Мы пространственнее, просторнее не одной землей, но небом и Духом, оттого наше слово реже узнается, хуже понимается в Европе, и мало слышно. Мы "раскидистый" народ, наши песни слишком протяжны, и проза наша длиннее. Всякое слово наполнено непереводимой глубиной и тайной. Наверное, именно поэтому Пушкин остается непереводимым. Даже Набоков вынужден был затратить 4 тома, чтобы "Евгений Онегин" не казался хотя бы бессмысленным. Как ни начнут переводить "Мороз и солнце, день чудесный..." — все выходит метеорологическая сводка, потому что не слышно игры света и радости.
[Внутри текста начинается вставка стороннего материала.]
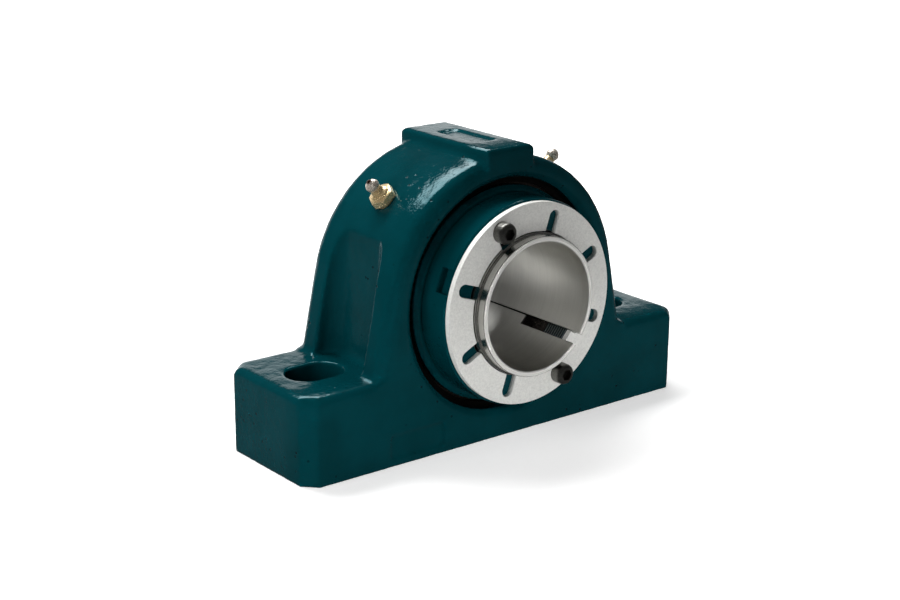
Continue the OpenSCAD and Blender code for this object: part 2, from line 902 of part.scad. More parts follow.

Русское слово всех таинственнее, в нем всегда остается непереводимый кончик. Русский язык нельзя сделать компьютерным языком общего употребления, ибо этот уникальный семантический "хвост" порой длиннее самого корня, самой сущности слова. Оно в себе содержит множество оттенков, которые ни к чему однозначному не сведешь. Слово трепещет, все время стремится куда-то уйти, обнять собой больше чем может, всякое слово многосмысленнее самого себя, и для европейского понимания это мука и каторга.
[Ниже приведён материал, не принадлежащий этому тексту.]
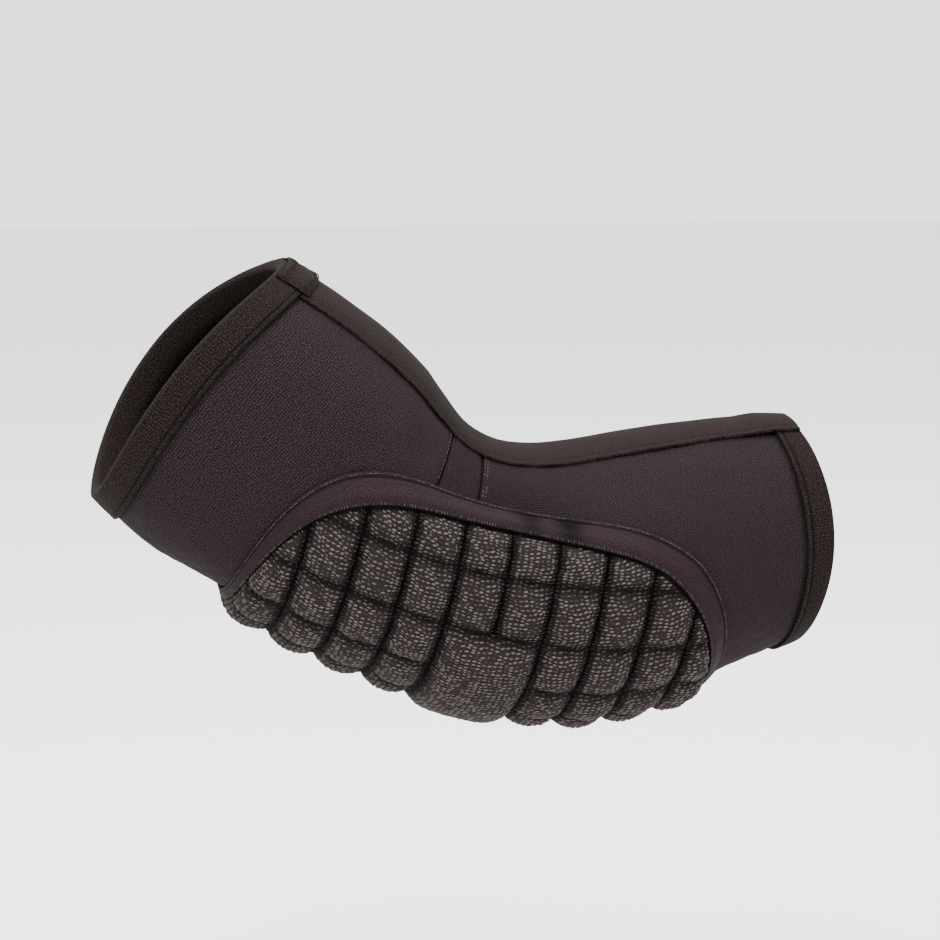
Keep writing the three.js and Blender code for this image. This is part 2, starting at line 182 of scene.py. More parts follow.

Почему сегодня они так легко и жадно нас ухватили? Потому что они изучают не Толстых и Достоевских, считая, что все с ними уже ясно, а берут за образцы то, что ближе и понятнее им — модерн, где слово сознательно усечено ложными смыслами или надругательством над смыслом. Тогда становится понятным, почему целые университеты, напрягаясь, исследуют весь этот вздор, который русскому человеку странен, дик и ненадобен, так как не содержит в себе ничего, кроме той же европейской игры, только на другом словаре. Может быть, конечно, Европа тоскует по общечеловеческому языку, по тому самому глобализму, не только политическому, но и человеческому, словарному, но... При этом она заставляет нас считать ценностями Сорокина, Рубинштейна, полагая, что это и есть русская культура, которую должно изучать, ибо она по их разумению отражает всю полноту и глубину сегодняшнего существования... И мы легко попадаемся на это. Что мы теперь читаем?! Мы почти уровняли прозу Распутина, Полякова, Сорокина, Донцовой, соглашая их на одних прилавках и часто в одних издательствах. Читатель не думает, что с ним происходит, он пока даже не понял, что это вторжение огромного окололитературного существования ненасыщающе и неполно. Незаметно умер в русской литературе пейзаж. Мы стали слишком деятельными, и потому и в сюжете сразу бегом вперед, не замечая, что суета наша, беготня наша — только иллюзия, миф. Как, впрочем, и все наше существование...
Настоящая литература делается на тех пределах, где слово напряжено до последнего изгиба... Господи, о чем говорить, когда мат почти узаконился в литературе. При виде мата на странице — больно глазам, само это отвратительное начертание сразу ломает механизм чтения. Надо начинать предложение сначала. А все потому, что для мата в мировых грамматиках нет алфавита. Кирилл и Мефодий не составили для него ни одной буквы. Мат может употребляться только устно, в единичной ситуации, где он точен и может быть даже необходим. В устной и единственной! Без тиража. Начертанный, он отрицает алфавит, веру, дух народа.